Each line from the start of the entries through the line that contains "of the footprint." should be output exactly, please.

[Recorded data]
— BEGIN —

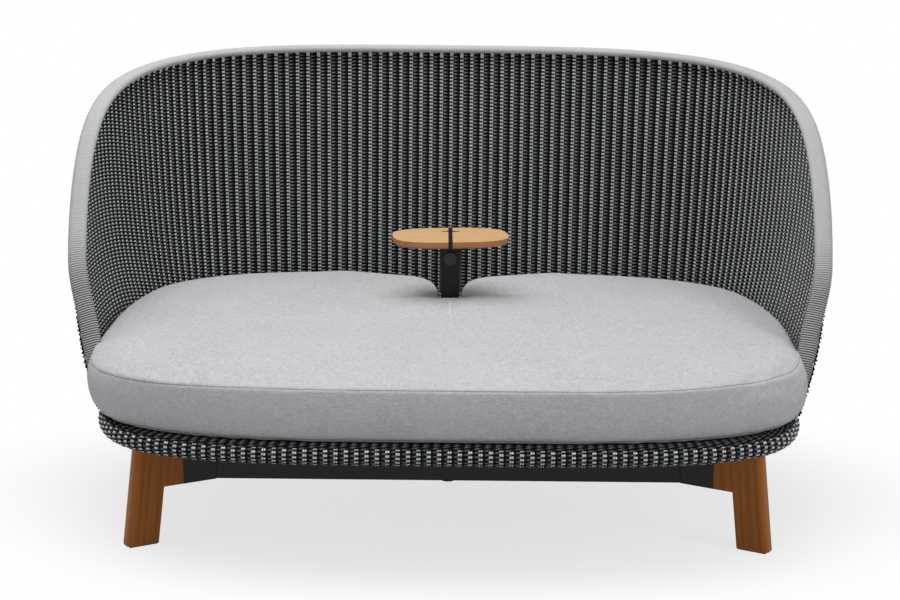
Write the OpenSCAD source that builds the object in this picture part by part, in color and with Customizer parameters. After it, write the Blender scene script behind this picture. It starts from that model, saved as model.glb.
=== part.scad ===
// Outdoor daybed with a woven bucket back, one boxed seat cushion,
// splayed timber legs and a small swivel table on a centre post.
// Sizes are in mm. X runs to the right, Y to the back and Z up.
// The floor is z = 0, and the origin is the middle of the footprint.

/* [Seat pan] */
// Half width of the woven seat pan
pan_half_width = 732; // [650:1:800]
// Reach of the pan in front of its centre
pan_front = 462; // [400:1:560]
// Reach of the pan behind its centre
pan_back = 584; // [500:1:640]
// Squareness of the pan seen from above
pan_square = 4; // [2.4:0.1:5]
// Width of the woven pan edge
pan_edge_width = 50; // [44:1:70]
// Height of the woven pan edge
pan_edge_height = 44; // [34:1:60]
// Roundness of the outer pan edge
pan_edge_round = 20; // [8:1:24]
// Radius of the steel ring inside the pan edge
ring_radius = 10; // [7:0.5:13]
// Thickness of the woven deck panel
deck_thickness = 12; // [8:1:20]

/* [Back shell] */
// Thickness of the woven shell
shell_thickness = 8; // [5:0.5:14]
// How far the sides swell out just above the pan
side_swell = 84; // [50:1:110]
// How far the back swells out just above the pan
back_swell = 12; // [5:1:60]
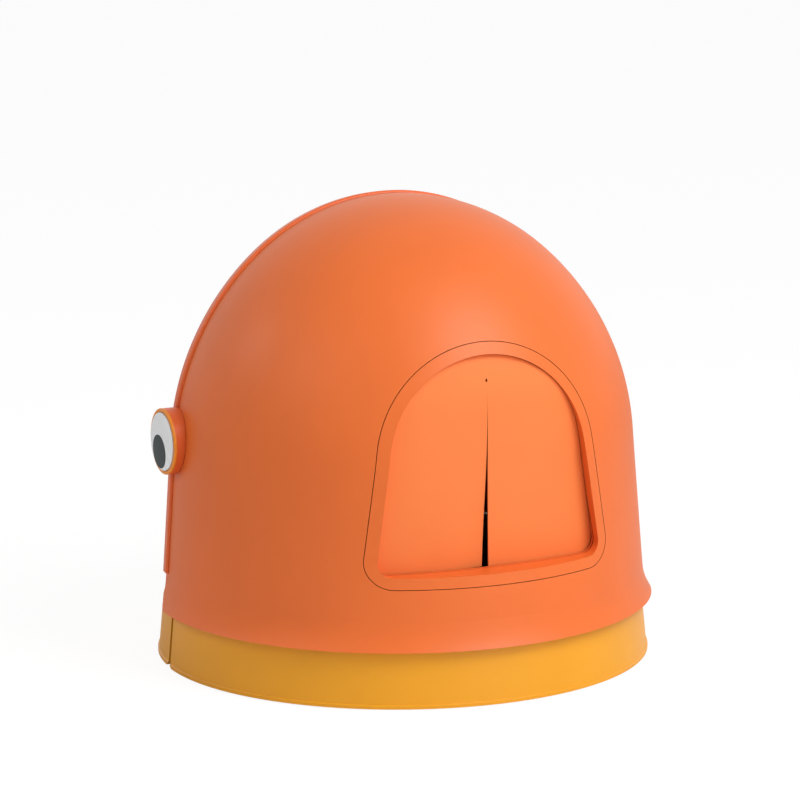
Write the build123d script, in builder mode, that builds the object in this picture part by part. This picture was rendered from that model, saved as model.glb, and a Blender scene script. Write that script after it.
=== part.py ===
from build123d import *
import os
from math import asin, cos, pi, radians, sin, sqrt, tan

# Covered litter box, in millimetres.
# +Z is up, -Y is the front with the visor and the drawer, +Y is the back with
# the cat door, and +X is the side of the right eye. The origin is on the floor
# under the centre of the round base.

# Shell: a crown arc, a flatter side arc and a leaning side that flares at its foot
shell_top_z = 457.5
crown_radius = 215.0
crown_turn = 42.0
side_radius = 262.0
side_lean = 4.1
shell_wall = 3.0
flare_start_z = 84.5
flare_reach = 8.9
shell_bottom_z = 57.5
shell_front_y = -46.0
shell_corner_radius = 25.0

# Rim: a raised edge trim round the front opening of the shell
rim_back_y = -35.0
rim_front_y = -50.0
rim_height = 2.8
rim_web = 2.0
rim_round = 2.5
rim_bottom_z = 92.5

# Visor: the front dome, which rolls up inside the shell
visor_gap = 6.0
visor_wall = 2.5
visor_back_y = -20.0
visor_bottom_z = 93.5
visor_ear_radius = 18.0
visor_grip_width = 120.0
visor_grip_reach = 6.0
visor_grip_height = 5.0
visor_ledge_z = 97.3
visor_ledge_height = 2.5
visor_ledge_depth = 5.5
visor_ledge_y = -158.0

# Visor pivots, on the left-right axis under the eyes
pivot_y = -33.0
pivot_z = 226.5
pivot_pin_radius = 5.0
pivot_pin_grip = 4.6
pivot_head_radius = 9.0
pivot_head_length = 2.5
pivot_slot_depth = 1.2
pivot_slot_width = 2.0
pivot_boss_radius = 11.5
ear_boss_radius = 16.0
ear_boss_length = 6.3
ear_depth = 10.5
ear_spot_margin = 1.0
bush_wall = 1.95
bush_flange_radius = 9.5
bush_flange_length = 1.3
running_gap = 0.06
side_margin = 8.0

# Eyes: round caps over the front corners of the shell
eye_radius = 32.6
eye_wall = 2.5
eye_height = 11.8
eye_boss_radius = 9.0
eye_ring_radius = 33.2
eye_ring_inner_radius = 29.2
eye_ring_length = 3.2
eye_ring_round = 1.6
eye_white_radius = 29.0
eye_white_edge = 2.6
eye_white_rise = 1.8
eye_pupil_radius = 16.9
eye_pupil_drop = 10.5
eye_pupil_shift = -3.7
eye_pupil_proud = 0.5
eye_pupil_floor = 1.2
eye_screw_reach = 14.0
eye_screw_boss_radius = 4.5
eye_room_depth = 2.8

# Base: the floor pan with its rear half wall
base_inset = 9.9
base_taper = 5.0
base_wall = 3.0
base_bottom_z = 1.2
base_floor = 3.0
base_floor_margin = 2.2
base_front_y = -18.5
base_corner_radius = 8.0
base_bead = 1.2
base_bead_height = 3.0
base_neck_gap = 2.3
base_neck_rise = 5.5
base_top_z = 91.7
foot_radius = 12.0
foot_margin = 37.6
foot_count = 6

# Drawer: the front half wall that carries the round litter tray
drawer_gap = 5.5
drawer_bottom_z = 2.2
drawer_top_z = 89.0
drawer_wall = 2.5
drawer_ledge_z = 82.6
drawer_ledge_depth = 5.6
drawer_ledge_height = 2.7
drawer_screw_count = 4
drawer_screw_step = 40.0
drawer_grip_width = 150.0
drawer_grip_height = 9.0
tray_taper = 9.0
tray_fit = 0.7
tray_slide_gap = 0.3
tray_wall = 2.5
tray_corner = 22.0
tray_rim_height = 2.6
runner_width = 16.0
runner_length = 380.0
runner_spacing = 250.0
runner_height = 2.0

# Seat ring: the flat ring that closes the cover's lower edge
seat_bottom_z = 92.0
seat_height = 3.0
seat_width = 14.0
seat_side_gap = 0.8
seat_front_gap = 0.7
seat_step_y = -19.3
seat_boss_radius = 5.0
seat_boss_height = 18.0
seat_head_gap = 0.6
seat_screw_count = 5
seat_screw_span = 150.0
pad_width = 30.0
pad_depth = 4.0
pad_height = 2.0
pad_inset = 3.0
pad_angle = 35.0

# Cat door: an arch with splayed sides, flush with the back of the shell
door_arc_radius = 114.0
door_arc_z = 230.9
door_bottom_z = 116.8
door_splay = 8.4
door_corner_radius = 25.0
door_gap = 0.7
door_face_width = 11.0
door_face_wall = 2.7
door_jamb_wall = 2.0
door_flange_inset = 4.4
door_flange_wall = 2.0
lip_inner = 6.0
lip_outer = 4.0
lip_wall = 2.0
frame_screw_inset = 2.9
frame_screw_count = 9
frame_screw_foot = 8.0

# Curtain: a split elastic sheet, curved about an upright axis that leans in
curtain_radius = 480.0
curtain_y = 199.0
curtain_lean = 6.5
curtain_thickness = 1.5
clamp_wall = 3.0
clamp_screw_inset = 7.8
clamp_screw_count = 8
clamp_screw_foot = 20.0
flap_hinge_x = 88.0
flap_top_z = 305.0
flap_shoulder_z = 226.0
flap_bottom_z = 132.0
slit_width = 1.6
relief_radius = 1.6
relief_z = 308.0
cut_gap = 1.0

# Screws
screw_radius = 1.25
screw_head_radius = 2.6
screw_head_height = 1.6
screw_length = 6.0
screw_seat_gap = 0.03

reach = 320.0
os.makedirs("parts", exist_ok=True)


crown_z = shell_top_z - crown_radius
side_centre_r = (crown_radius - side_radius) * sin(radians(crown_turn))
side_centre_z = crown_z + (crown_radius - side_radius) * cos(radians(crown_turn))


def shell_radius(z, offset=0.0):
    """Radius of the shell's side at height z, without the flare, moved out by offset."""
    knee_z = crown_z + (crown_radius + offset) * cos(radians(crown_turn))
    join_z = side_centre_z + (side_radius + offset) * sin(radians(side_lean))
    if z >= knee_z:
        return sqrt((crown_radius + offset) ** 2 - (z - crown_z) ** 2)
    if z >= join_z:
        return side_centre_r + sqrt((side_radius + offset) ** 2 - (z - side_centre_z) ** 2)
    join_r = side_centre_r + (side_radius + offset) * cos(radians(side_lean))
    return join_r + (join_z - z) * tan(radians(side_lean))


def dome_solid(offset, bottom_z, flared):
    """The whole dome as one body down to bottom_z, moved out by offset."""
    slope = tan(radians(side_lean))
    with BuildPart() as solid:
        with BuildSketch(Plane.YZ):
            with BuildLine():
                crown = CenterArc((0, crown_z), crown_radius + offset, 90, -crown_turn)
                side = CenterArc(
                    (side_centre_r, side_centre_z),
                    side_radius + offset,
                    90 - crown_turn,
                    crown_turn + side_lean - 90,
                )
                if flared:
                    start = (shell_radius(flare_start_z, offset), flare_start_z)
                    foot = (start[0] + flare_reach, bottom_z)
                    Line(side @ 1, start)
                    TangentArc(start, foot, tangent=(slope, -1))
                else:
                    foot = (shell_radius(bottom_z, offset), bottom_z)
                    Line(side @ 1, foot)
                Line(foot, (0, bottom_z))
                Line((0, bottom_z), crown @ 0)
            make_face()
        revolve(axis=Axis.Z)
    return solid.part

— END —

▶ [RESULT BELOW]:
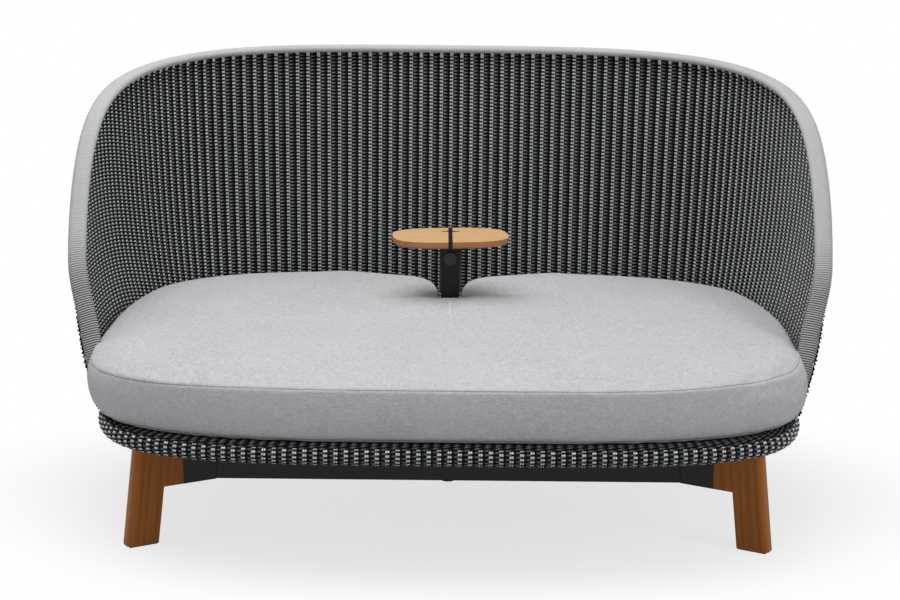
Write the OpenSCAD source that builds the object in this picture part by part, in color and with Customizer parameters. After it, write the Blender scene script behind this picture. It starts from that model, saved as model.glb.
=== part.scad ===
// Outdoor daybed with a woven bucket back, one boxed seat cushion,
// splayed timber legs and a small swivel table on a centre post.
// Sizes are in mm. X runs to the right, Y to the back and Z up.
// The floor is z = 0, and the origin is the middle of the footprint.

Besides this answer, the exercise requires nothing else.